Net debt-to-EBITDA (earnings before interest, tax, depreciation, and amortization) is a measure of leverage. It’s calculated as a company’s interest-bearing liabilities minus cash or cash equivalents, divided by its EBITDA. If a company has more cash than debt, the ratio can be negative.
The above chart shows a comparison of net debt-to-EBITDA for Pfizer and other companies including Bristol-Myers Squibb (BMY), Eli Lily and Co. (LLY), Merck & Co. (MRK), and Johnson & Johnson (JNJ). For Bristol-Myers Squibb and Johnson & Johnson, the cash and marketable securities are higher than the total debt. This leads to negative net debt-to-EBITDA.
Total debt-to-equity is a measure of financial leverage. It’s calculated as total debt liabilities, divided by its shareholders’ equity. Pfizer’s total debt-to-equity ratio is 51.22%. The ratio for Bristol-Myers Squibb, Eli Lily and Co., Merck & Co., and Johnson & Johnson is 52.27%, 52.35%, 43.87%, and 26.90%.

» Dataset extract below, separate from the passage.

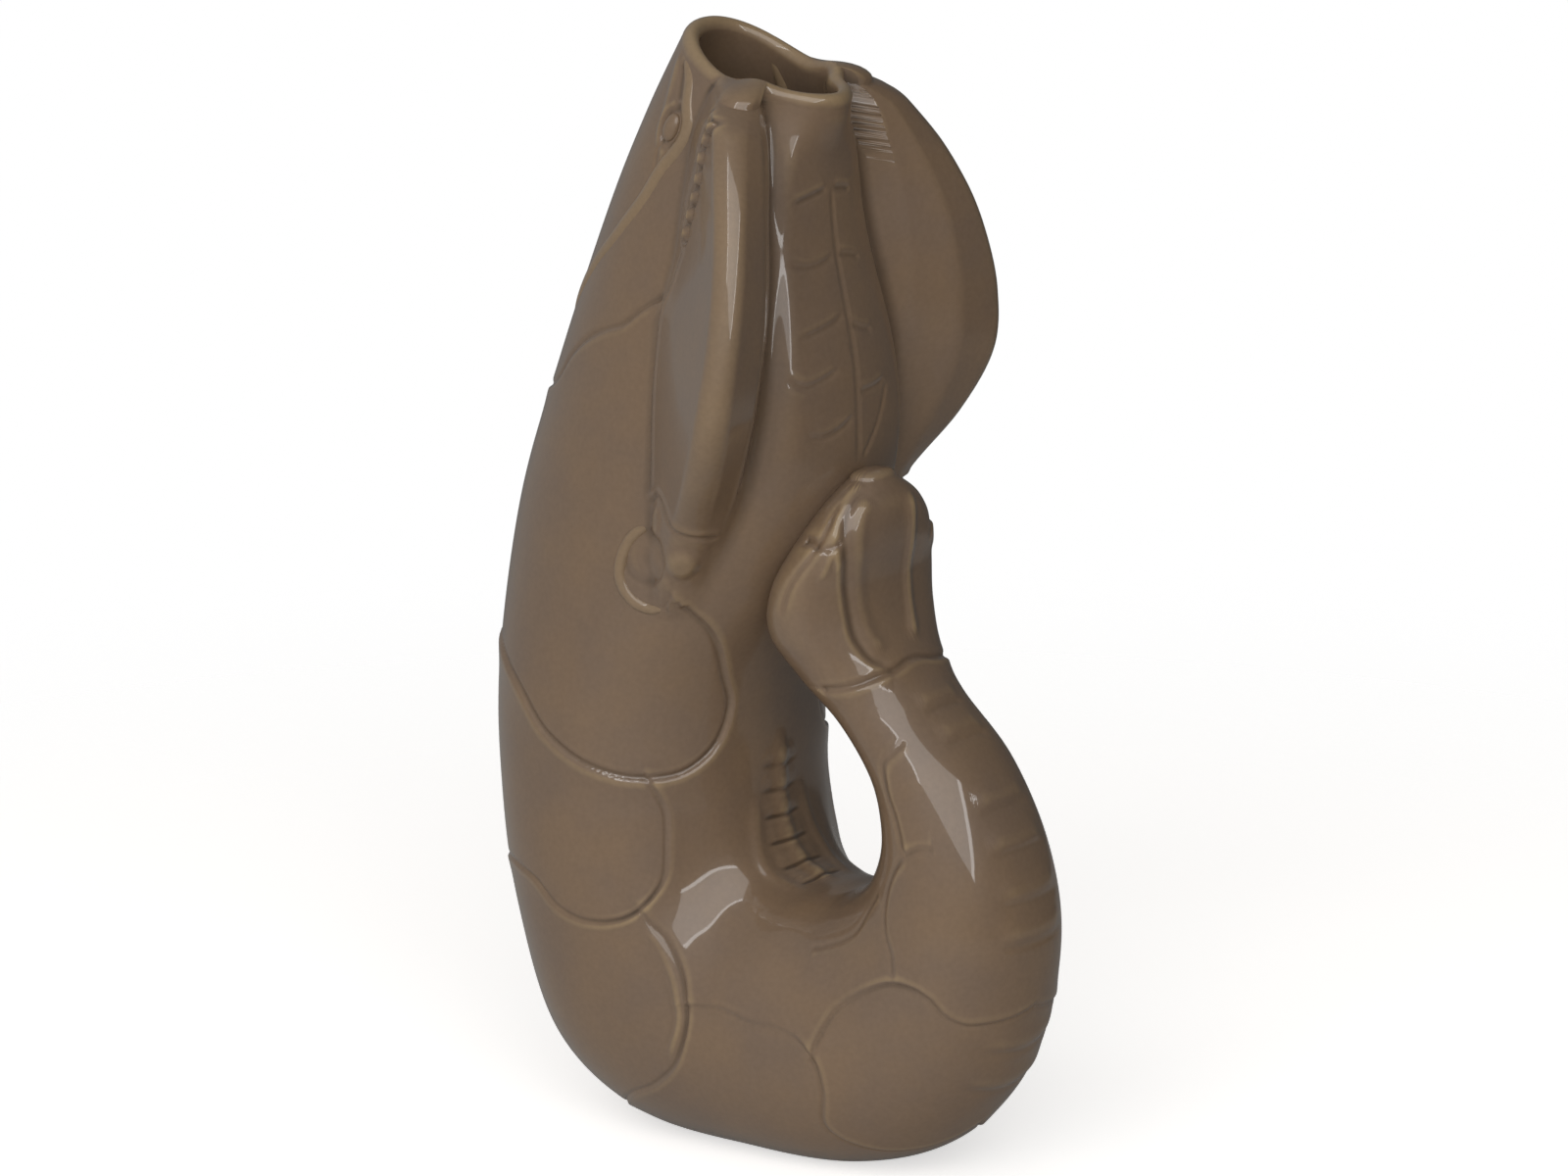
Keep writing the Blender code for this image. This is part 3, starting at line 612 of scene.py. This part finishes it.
# The inner wall is the plain oval less the wall, from the rim to the tail's end
innerStations = np.interp(np.linspace(0, 1, vessel["innerRows"]) ** 1.3, [0, 1],
                          [vessel["rimStation"], vessel["hollowEnd"]])
innerGrid = np.meshgrid(innerStations, even, indexing="ij")[0]
innerAngles = np.array([np.interp(innerStations, rowStations, angles[:, j]) for j in range(len(even))]).T
middle, across, depth, width = cutAt(innerGrid)
inset = vessel["wall"] + (vessel["rimWidth"] - vessel["wall"]) * (1 - smooth(0.1, 1.0, innerGrid))
inner = place(middle, across, innerAngles,
              oval(innerAngles, depth, width) + mouthShape(innerGrid, innerAngles) - inset)
inner[..., 2] -= sink(innerGrid, innerAngles)
inner[..., 2] = np.maximum(inner[..., 2], vessel["hollowLow"])
inner[:, 0, 1] = inner[:, -1, 1] = 0
pole = np.repeat(inner[-1].mean(0, keepdims=True) * [1, 0, 1], len(even), axis=0)

# One closed grid: the hollow's end, inner wall, rim, outer skin and the fan's tip
halves = {}
tipUp = np.array([0.05, 0, 1.0])
for side in relief:
    lifted = halfSkin + halfNormals * relief[side][..., None]
    lifted[..., 2] = np.where(halfSkin[..., 2] <= 1e-6, 0, np.maximum(lifted[..., 2], 0))
    lifted[:, 0, 1] = lifted[:, -1, 1] = 0
    rim = [lifted[0] + row for row in arch]
    tipMiddle = lifted[-1].mean(0) * [1, 0, 1]
    tip = [tipMiddle + (lifted[-1] - tipMiddle) * np.cos(t) + tipUp * vessel["tipHeight"] * np.sin(t)
           for t in np.linspace(0, np.pi / 2, vessel["tipRows"] + 1)[1:]]
    halves[side] = np.concatenate([pole[None], inner[::-1], rim[::-1], lifted, tip])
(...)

Credit ratings and leverage
Leverage ratios determine the company’s ability to repay its debt. Leverage ratios directly affect the credit ratings. When a company has a higher net debt-to-EBITDA ratio, it suggests that the company may not be able to service its debt in an appropriate manner. This lowers its credit rating. Similarly, a lower net debt-to-EBIDTA ratio will help the firm take more debt as needed. It makes the credit rating relatively high.
For Pfizer, credit rating agencies Standard & Poor’s and Moody’s gave an AA and A1 rating for long-term debt, respectively. These are considered good ratings by the lenders.
Pfizer has available lines of credit and revolving credit agreements with a group of banks and other financial intermediaries. The company maintains cash and cash equivalent balances and short-term investments in excess of its commercial paper and other short-term borrowings. As of December 31, 2014, the company had access to $8.4 billion in lines of credit.
Of this, $8.1 billion aren’t used. At the company’s request, lenders agreed to loan it $7.1 billion. Also, there’s $7 billion in lines of credit that isn’t used. All of it will expire in 2019. The company could use it to support the commercial paper borrowings.
Pfizer forms about 7.35% of the iShares US Healthcare ETF (IYH).